§ **Stated task**:
Copy out all the records exactly.

** Start of Dataset **

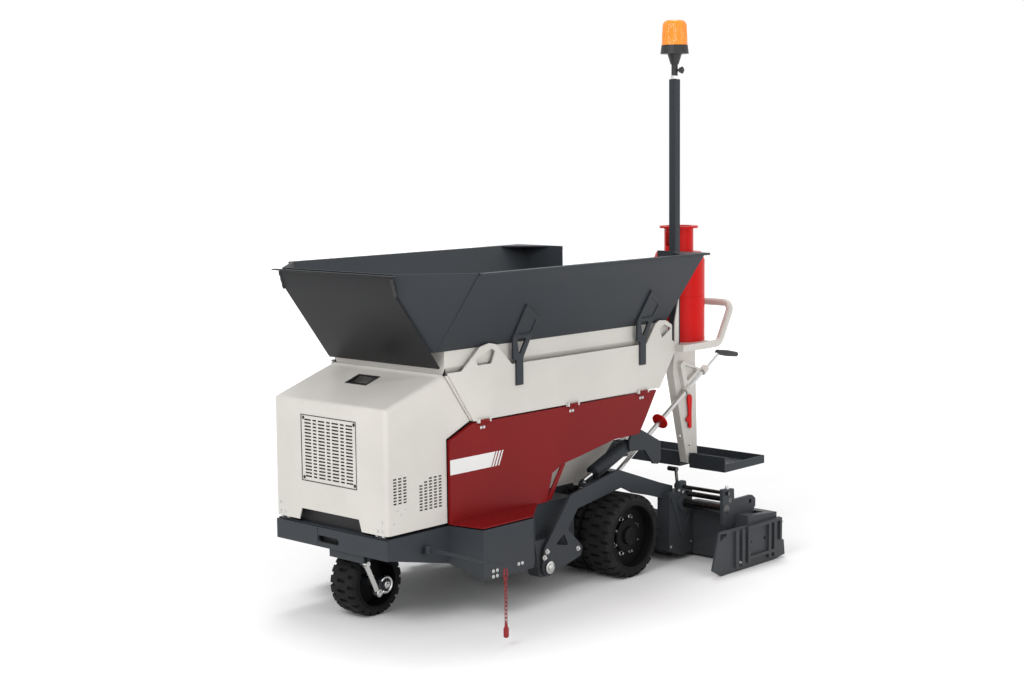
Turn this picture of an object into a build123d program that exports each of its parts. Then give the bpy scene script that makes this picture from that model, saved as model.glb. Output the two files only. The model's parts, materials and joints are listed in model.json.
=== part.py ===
from build123d import *
import os

os.makedirs("parts", exist_ok=True)

# Frame: X points to the hood end, Y to the left side, Z up.
# The origin is on the ground under the middle of the machine's length.
# Stations along X are named from the rear axle, which stands at axle_x.

# Wheels
axle_x = -81.0
rear_wheel_r = 152.0
tyre_w = 132.0
tyre_gap = 14.0
rear_outer_y = 408.0
front_x = axle_x + 950.0
front_wheel_r = 114.0
front_tyre_w = 118.0
front_wheel_y = 15.0
front_rim_r = 88.0
rear_rim_r = 118.0
rim_t = 6.0
rim_depth = 42.0
hub_r = 60.0
hub_t = 14.0
axle_r = 26.0
front_axle_r = 16.0

# Chassis
nose_x = axle_x + 1090.0
body_half = 275.0
plate = 6.0
deck_z = 312.0
bumper_top_z = deck_z - 4.0
bumper_z = 242.0
bumper_t = 10.0
apron_z = 214.0
apron_y = 65.0
apron_w = 166.0
step_x = axle_x + 812.0
knee_x = axle_x + 788.0
box_half = 412.0
box_rear_x = axle_x + 545.0
box_low_z = 142.0
step_low_z = 184.0
waist_x = axle_x + 381.0
arch_x = axle_x + 176.0
tunnel_half = 118.0
tunnel_low_z = 95.0
tail_x = axle_x - 195.0
tow_slot_y = -12.0
tow_slot_z = 270.0
tow_slot_w = 106.0
tow_slot_h = 22.0
apron_top_z = tow_slot_z - tow_slot_h / 2 - 3.0
seam_y = -64.0
seam_w = 3.0
kingpin_r = 20.0
housing_h = 46.0
housing_wall = 14.0
yoke_top_z = 250.0

# Clearances and pins
running = 0.06
pin_r = 14.0
seam_gap = 6.0
door_gap = 5.0

# Hood
hood_low_z = 323.0
hood_front_z = 731.0
hood_rear_z = 818.0
hood_rear_x = axle_x + 826.0
hood_seam_x = axle_x + 818.0
hood_wedge_x = axle_x + 706.0
hood_wedge_z = 652.0
hood_shoulder_z = 604.0
hood_skin = 4.0
hood_edge_r = 16.0
hood_pivot_x = nose_x - 10.0
hood_pivot_z = hood_low_z - 1.0
hood_pin_r = 4.0
hood_foot_y = body_half - 40.0
hood_foot_t = 7.0
hood_foot_w = 20.0
hood_ear_r = 7.0
hood_ear_t = 6.0
vent_low_half = body_half - 120.0
vent_top_half = body_half - 133.0
vent_h = 39.0

# Grilles
grille_w = 2 * body_half - 284.0
grille_h = 218.0
grille_z = 570.0
grille_rest = 8.0
grille_groove = 2.0
grille_rows = 18
grille_pitch = 11.2
slot_h = 5.6
wide_slot = 33.0
narrow_slot = 19.0
slot_gap = 8.0
vent_slot_w = 15.0
vent_col = 22.0
vent_row = 10.0

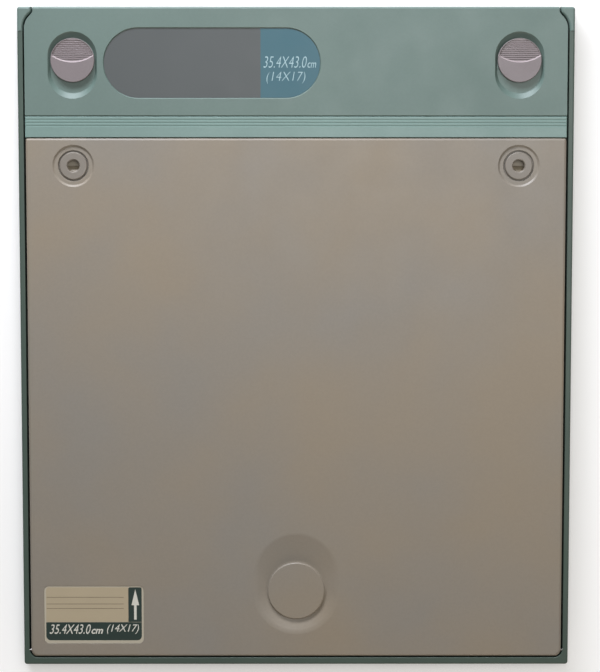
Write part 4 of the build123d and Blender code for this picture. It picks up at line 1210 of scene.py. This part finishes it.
class CASSETTE_OT_stage(bpy.types.Operator):
    """Set the floor, the soft lamps and the camera"""
    bl_idname = "cassette.stage"
    bl_label = "Stage"

    def execute(self, context):
        scene = context.scene
        stage = scene.cassette_stage
        scene.view_settings.view_transform = "Standard"

        paper = seamless_paper(stage.floor)
        work = bmesh.new()
        bmesh.ops.create_circle(work, cap_ends=True, radius=FLOOR_RADIUS, segments=96)
        floor = shaped("floor", work, paper)
        floor.location.z = -FLOOR_DROP

        scene.world = pale_studio(stage.sky)
        for name, spot, spread, tone in LAMPS:
            lamp = bpy.data.lights.new(f"{name}_lamp", "AREA")
            lamp.shape = "RECTANGLE"
            lamp.size, lamp.size_y = spread
            lamp.energy = getattr(stage, f"{name}_power")
            lamp.color = linear(tone)
            holder = put(f"{name}_lamp", lamp)
            holder.location = spot
            holder.rotation_euler = (-Vector(spot)).to_track_quat("-Z", "Y").to_euler()

        lens = bpy.data.cameras.new("camera")
        lens.lens = stage.lens
        lens.sensor_width = SENSOR_WIDTH
        lens.clip_start, lens.clip_end = CAMERA_CLIP
        camera = put("camera", lens)
        camera.rotation_euler = [math.radians(angle) for angle in CAMERA_TURN]
        back = camera.rotation_euler.to_matrix() @ Vector((0, 0, stage.distance))
        camera.location = CAMERA_AIM + back
        scene.camera = camera
        return {"FINISHED"}


# ---- add-on ----

class CASSETTE_PT_panel(bpy.types.Panel):
    """Steps that dress the cassette, in order"""
    bl_idname = "CASSETTE_PT_panel"
    bl_label = "Cassette"
    bl_space_type = "VIEW_3D"
    bl_region_type = "UI"
    bl_category = "Cassette"

    def draw(self, context):
        layout = self.layout
        for operator in OPERATORS:
            layout.operator(operator.bl_idname)
        for name in GROUPS:
            group = getattr(context.scene, name)
            box = layout.box()
            for setting in group.__annotations__:
                box.prop(group, setting)


OPERATORS = (
    CASSETTE_OT_frame, CASSETTE_OT_cover, CASSETTE_OT_strip, CASSETTE_OT_back_plate,
    CASSETTE_OT_sockets, CASSETTE_OT_knobs, CASSETTE_OT_nameplate, CASSETTE_OT_label,
    CASSETTE_OT_front_panel, CASSETTE_OT_imaging_plate, CASSETTE_OT_liner, CASSETTE_OT_seal,
    CASSETTE_OT_pad, CASSETTE_OT_lid_inside, CASSETTE_OT_locks, CASSETTE_OT_springs,
    CASSETTE_OT_screws, CASSETTE_OT_stage,
)
GROUPS = {
    "cassette_colours": CASSETTE_PG_colours,
    "cassette_sizes": CASSETTE_PG_sizes,
    "cassette_stage": CASSETTE_PG_stage,
}


def register():
    for name, group in GROUPS.items():
        bpy.utils.register_class(group)
        setattr(bpy.types.Scene, name, PointerProperty(type=group))
    for operator in OPERATORS:
        bpy.utils.register_class(operator)
    bpy.utils.register_class(CASSETTE_PT_panel)


def unregister():
    bpy.utils.unregister_class(CASSETTE_PT_panel)
    for operator in reversed(OPERATORS):
        bpy.utils.unregister_class(operator)
    for name, group in GROUPS.items():
        delattr(bpy.types.Scene, name)
        bpy.utils.unregister_class(group)


def main():
    """Runs every step."""
    register()
    for operator in OPERATORS:
        family, step = operator.bl_idname.split(".")
        getattr(getattr(bpy.ops, family), step)()


if __name__ == "__main__":
    main()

** End of Dataset **

§ **Task response**:
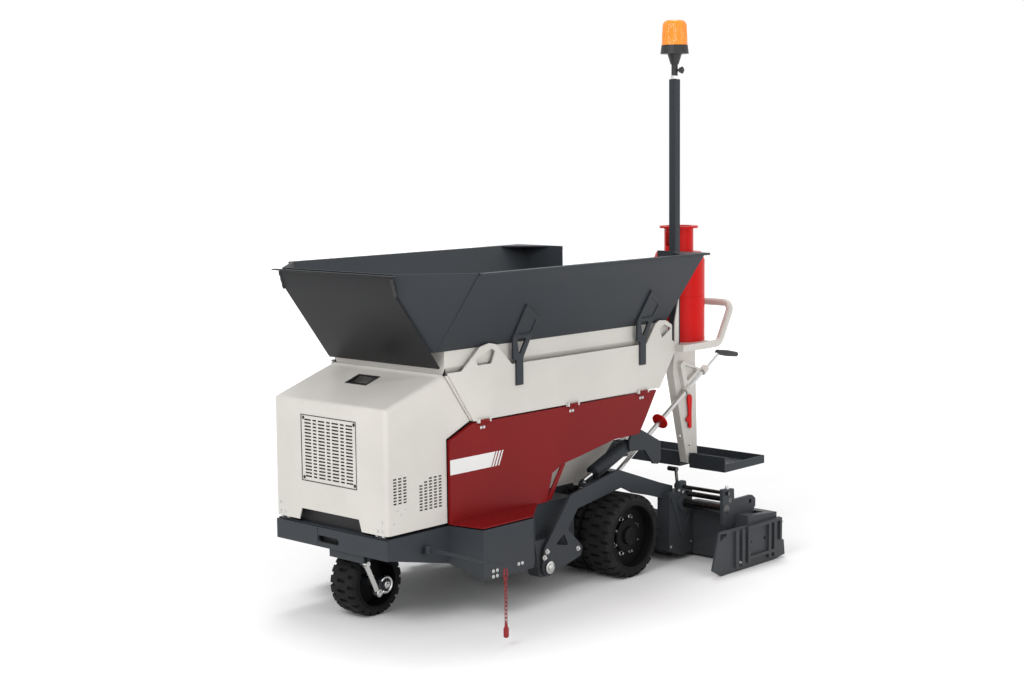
Turn this picture of an object into a build123d program that exports each of its parts. Then give the bpy scene script that makes this picture from that model, saved as model.glb. Output the two files only. The model's parts, materials and joints are listed in model.json.
=== part.py ===
from build123d import *
import os

os.makedirs("parts", exist_ok=True)

# Frame: X points to the hood end, Y to the left side, Z up.
# The origin is on the ground under the middle of the machine's length.
# Stations along X are named from the rear axle, which stands at axle_x.

# Wheels
axle_x = -81.0
rear_wheel_r = 152.0
tyre_w = 132.0
tyre_gap = 14.0
rear_outer_y = 408.0
front_x = axle_x + 950.0
front_wheel_r = 114.0
front_tyre_w = 118.0
front_wheel_y = 15.0
front_rim_r = 88.0
rear_rim_r = 118.0
rim_t = 6.0
rim_depth = 42.0
hub_r = 60.0
hub_t = 14.0
axle_r = 26.0
front_axle_r = 16.0

# Chassis
nose_x = axle_x + 1090.0
body_half = 275.0
plate = 6.0
deck_z = 312.0
bumper_top_z = deck_z - 4.0
bumper_z = 242.0
bumper_t = 10.0
apron_z = 214.0
apron_y = 65.0
apron_w = 166.0
step_x = axle_x + 812.0
knee_x = axle_x + 788.0
box_half = 412.0
box_rear_x = axle_x + 545.0
box_low_z = 142.0
step_low_z = 184.0
waist_x = axle_x + 381.0
arch_x = axle_x + 176.0
tunnel_half = 118.0
tunnel_low_z = 95.0
tail_x = axle_x - 195.0
tow_slot_y = -12.0
tow_slot_z = 270.0
tow_slot_w = 106.0
tow_slot_h = 22.0
apron_top_z = tow_slot_z - tow_slot_h / 2 - 3.0
seam_y = -64.0
seam_w = 3.0
kingpin_r = 20.0
housing_h = 46.0
housing_wall = 14.0
yoke_top_z = 250.0

# Clearances and pins
running = 0.06
pin_r = 14.0
seam_gap = 6.0
door_gap = 5.0

# Hood
hood_low_z = 323.0
hood_front_z = 731.0
hood_rear_z = 818.0
hood_rear_x = axle_x + 826.0
hood_seam_x = axle_x + 818.0
hood_wedge_x = axle_x + 706.0
hood_wedge_z = 652.0
hood_shoulder_z = 604.0
hood_skin = 4.0
hood_edge_r = 16.0
hood_pivot_x = nose_x - 10.0
hood_pivot_z = hood_low_z - 1.0
hood_pin_r = 4.0
hood_foot_y = body_half - 40.0
hood_foot_t = 7.0
hood_foot_w = 20.0
hood_ear_r = 7.0
hood_ear_t = 6.0
vent_low_half = body_half - 120.0
vent_top_half = body_half - 133.0
vent_h = 39.0

# Grilles
grille_w = 2 * body_half - 284.0
grille_h = 218.0
grille_z = 570.0
grille_rest = 8.0
grille_groove = 2.0
grille_rows = 18
grille_pitch = 11.2
slot_h = 5.6
wide_slot = 33.0
narrow_slot = 19.0
slot_gap = 8.0
vent_slot_w = 15.0
vent_col = 22.0
vent_row = 10.0

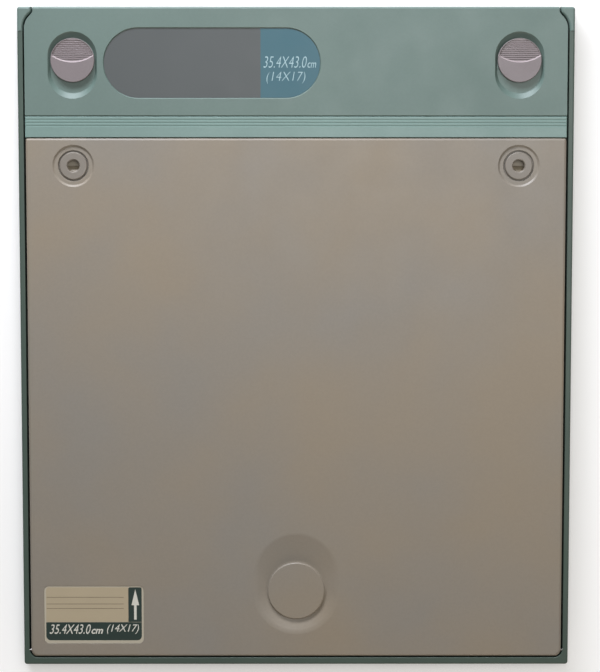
Write part 4 of the build123d and Blender code for this picture. It picks up at line 1210 of scene.py. This part finishes it.
class CASSETTE_OT_stage(bpy.types.Operator):
    """Set the floor, the soft lamps and the camera"""
    bl_idname = "cassette.stage"
    bl_label = "Stage"

    def execute(self, context):
        scene = context.scene
        stage = scene.cassette_stage
        scene.view_settings.view_transform = "Standard"

        paper = seamless_paper(stage.floor)
        work = bmesh.new()
        bmesh.ops.create_circle(work, cap_ends=True, radius=FLOOR_RADIUS, segments=96)
        floor = shaped("floor", work, paper)
        floor.location.z = -FLOOR_DROP

        scene.world = pale_studio(stage.sky)
        for name, spot, spread, tone in LAMPS:
            lamp = bpy.data.lights.new(f"{name}_lamp", "AREA")
            lamp.shape = "RECTANGLE"
            lamp.size, lamp.size_y = spread
            lamp.energy = getattr(stage, f"{name}_power")
            lamp.color = linear(tone)
            holder = put(f"{name}_lamp", lamp)
            holder.location = spot
            holder.rotation_euler = (-Vector(spot)).to_track_quat("-Z", "Y").to_euler()

        lens = bpy.data.cameras.new("camera")
        lens.lens = stage.lens
        lens.sensor_width = SENSOR_WIDTH
        lens.clip_start, lens.clip_end = CAMERA_CLIP
        camera = put("camera", lens)
        camera.rotation_euler = [math.radians(angle) for angle in CAMERA_TURN]
        back = camera.rotation_euler.to_matrix() @ Vector((0, 0, stage.distance))
        camera.location = CAMERA_AIM + back
        scene.camera = camera
        return {"FINISHED"}


# ---- add-on ----

class CASSETTE_PT_panel(bpy.types.Panel):
    """Steps that dress the cassette, in order"""
    bl_idname = "CASSETTE_PT_panel"
    bl_label = "Cassette"
    bl_space_type = "VIEW_3D"
    bl_region_type = "UI"
    bl_category = "Cassette"

    def draw(self, context):
        layout = self.layout
        for operator in OPERATORS:
            layout.operator(operator.bl_idname)
        for name in GROUPS:
            group = getattr(context.scene, name)
            box = layout.box()
            for setting in group.__annotations__:
                box.prop(group, setting)


OPERATORS = (
    CASSETTE_OT_frame, CASSETTE_OT_cover, CASSETTE_OT_strip, CASSETTE_OT_back_plate,
    CASSETTE_OT_sockets, CASSETTE_OT_knobs, CASSETTE_OT_nameplate, CASSETTE_OT_label,
    CASSETTE_OT_front_panel, CASSETTE_OT_imaging_plate, CASSETTE_OT_liner, CASSETTE_OT_seal,
    CASSETTE_OT_pad, CASSETTE_OT_lid_inside, CASSETTE_OT_locks, CASSETTE_OT_springs,
    CASSETTE_OT_screws, CASSETTE_OT_stage,
)
GROUPS = {
    "cassette_colours": CASSETTE_PG_colours,
    "cassette_sizes": CASSETTE_PG_sizes,
    "cassette_stage": CASSETTE_PG_stage,
}


def register():
    for name, group in GROUPS.items():
        bpy.utils.register_class(group)
        setattr(bpy.types.Scene, name, PointerProperty(type=group))
    for operator in OPERATORS:
        bpy.utils.register_class(operator)
    bpy.utils.register_class(CASSETTE_PT_panel)


def unregister():
    bpy.utils.unregister_class(CASSETTE_PT_panel)
    for operator in reversed(OPERATORS):
        bpy.utils.unregister_class(operator)
    for name, group in GROUPS.items():
        delattr(bpy.types.Scene, name)
        bpy.utils.unregister_class(group)


def main():
    """Runs every step."""
    register()
    for operator in OPERATORS:
        family, step = operator.bl_idname.split(".")
        getattr(getattr(bpy.ops, family), step)()


if __name__ == "__main__":
    main()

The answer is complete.